FPA on CFP recruitment drive
The Financial Planning Association (FPA) has reminded planners that this year's second intake of Certified Financial Planners (CFPs) closes this Friday.
FPA chief executive Mark Rantall said member feedback indicated an increasing number of clients expect their planner to hold the CFP mark.
The FPA also pointed to recent Investment Trends research showing two thirds of planners thought the CFP designation had a positive influence on their reputation, and 41 per cent believed it had a positive influence on their business growth prospects.
Enrolment in the program now requires applicants to have completed either an approved Bachelors or a Masters degree, a move first flagged back in 2003 then cemented in 2009 as part of a drive to increase the professionalism of the industry in response to planning disasters such as Storm Financial.
Enrolment also requires planners to hold Authorised Representative or representative status with an Australian Financial Services Licensee, and that they are employed in a position that satisfies the definition of 'approved practitioner experience'.

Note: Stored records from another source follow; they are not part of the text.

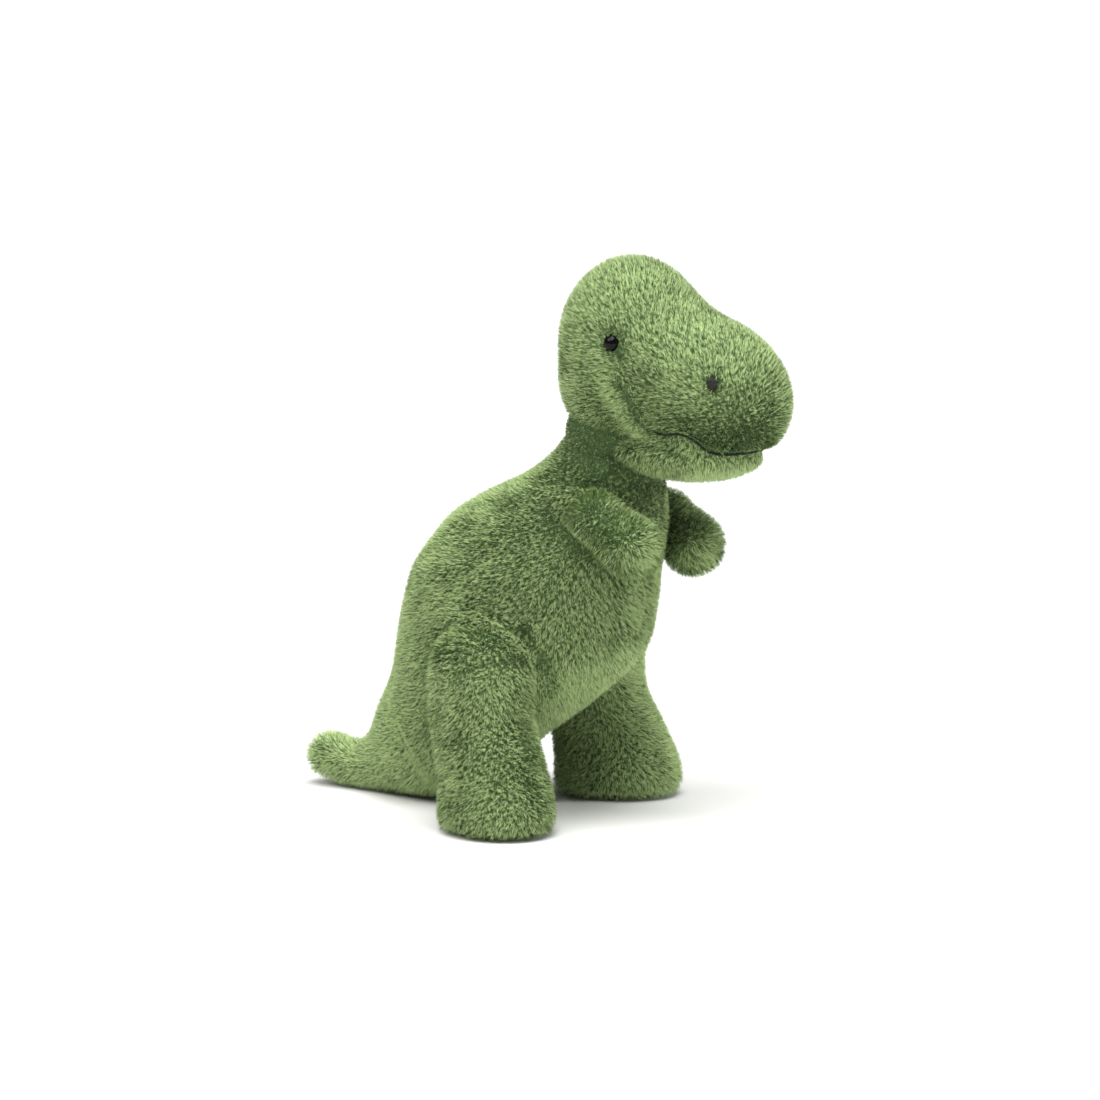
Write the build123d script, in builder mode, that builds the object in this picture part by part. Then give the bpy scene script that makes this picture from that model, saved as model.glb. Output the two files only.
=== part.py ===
from build123d import *
from math import asin, degrees
import os

os.makedirs("parts", exist_ok=True)

# A standing plush tyrannosaur, 280 mm tall. Millimetres, +Z up, snout towards -Y.
# The origin is on the floor, in the middle of the toy's length and width.
# side is -1 for the toy's right (-X) and +1 for its left (+X).

# ---- driving dimensions ----
PLUSH = 3.0                 # pile and backing together
ARM_PLUSH = 2.5
GAP = 0.4                   # slack between bodies at a soft joint
SIDES = {"right": -1, "left": 1}
FAR = 400.0                 # longer than the toy, for cutting blocks
UPWARD = (Align.CENTER, Align.CENTER, Align.MIN)
DOWNWARD = (Align.CENTER, Align.CENTER, Align.MAX)

# torso: height, centre y, half depth, half width
TORSO_RINGS = [
    (44.0, 34.0, 46.0, 33.0),
    (58.0, 25.0, 57.5, 44.0),
    (77.0, 12.0, 66.0, 51.0),
    (103.0, 6.0, 67.5, 52.0),
    (133.0, -8.0, 55.0, 43.0),
    (154.0, -24.5, 42.0, 34.0),
    (171.7, -35.5, 32.5, 28.0),
]
TORSO_BOTTOM = TORSO_RINGS[0][0]
TORSO_TOP = TORSO_RINGS[-1][0]

# neck and head
NECK_Y = -41.0
NECK_RADIUS = 27.0
NECK_BOTTOM = TORSO_TOP + GAP
NECK_TOP = 186.0
NOD_Z = 200.0               # height of the nodding axis
NOD_BALL = 22.0             # filling that bulges out of the head into the neck
NOD_DOWN = 10
NOD_UP = 15
NECK_SLACK = 1.5
CRANIUM_CENTER = (0, -47, 236)
CRANIUM_SEMI = (36, 32, 44)
SNOUT_CENTER = (0, -93, 218)
SNOUT_SEMI = (33, 47, 34)
JAW_CENTER = (0, -83, 190)
JAW_SEMI = (28, 44, 12)
GUSSET_WIDTH = 18.0
GUSSET_BOTTOM = 198.0
MOUTH_Z = 198.0
THREAD = 1.0

# safety eyes and embroidered nostrils
EYE_YZ = (-59.5, 239.0)
EYE_RADIUS = 4.4
EYE_HEIGHT = 3.2
EYE_SINK = 2.2              # how deep the dome's flat back lies in the pile
STEM_RADIUS = 1.25
STEM_LENGTH = 8.0
WASHER_RADIUS = 5.0
WASHER_DEPTH = 3.7
WASHER_THICKNESS = 1.4
NOSTRIL_YZ = (-113.7, 224.5)
NOSTRIL_SEMI = (3.0, 4.0)

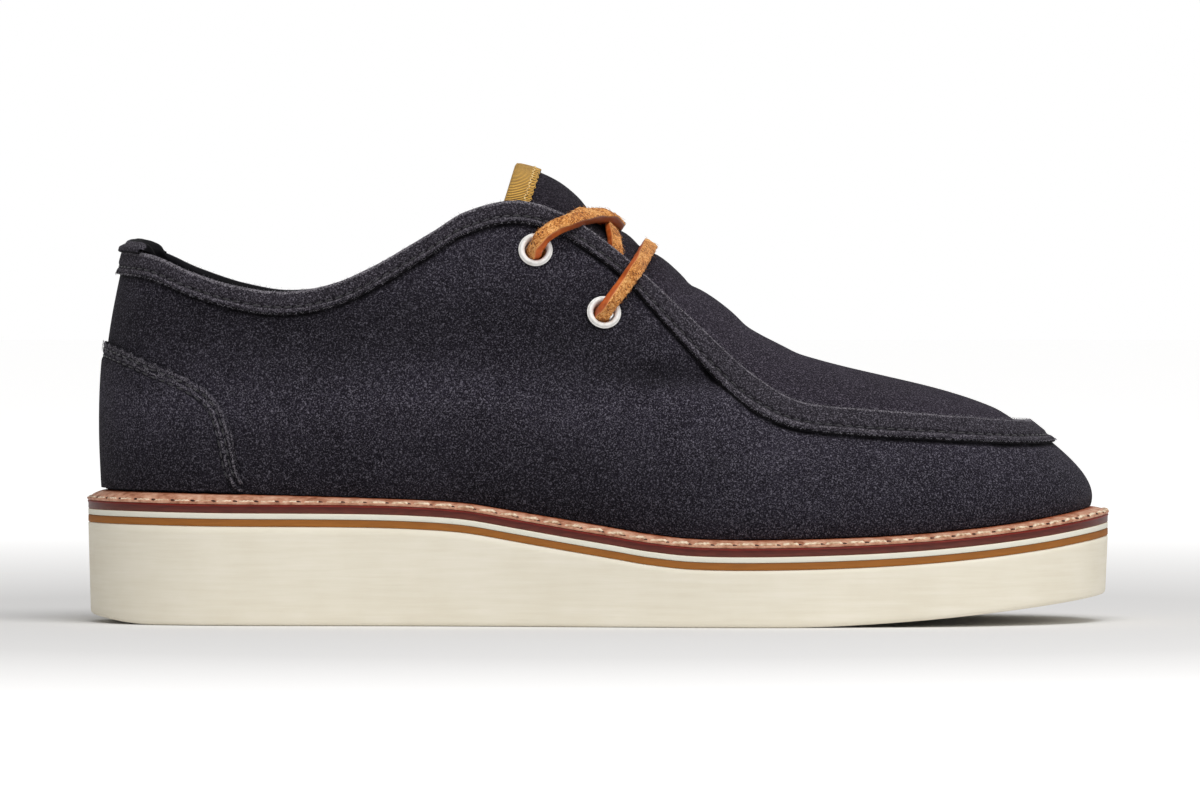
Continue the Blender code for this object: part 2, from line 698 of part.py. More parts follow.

Two further designations - Life Risk Specialist and Accredited Estate Planning Strategist - sit alongside the CFP designation. The FPA said all three are complementary but so far there are only four practitioners in Australia who hold all three marks.
FPA chief professional officer Deen Sanders said there continued to be strong growth at the university level in terms of the number of CFP-aligned degrees being offered, and that growth in programs will transfer into growth in the number of new students in CFP-aligned courses.
CFP enrolment itself is also growing consistently, with numbers this year already up on last year, Sanders said. There were 85 professionals who graduated from the CFP program in the last semester alone, he added.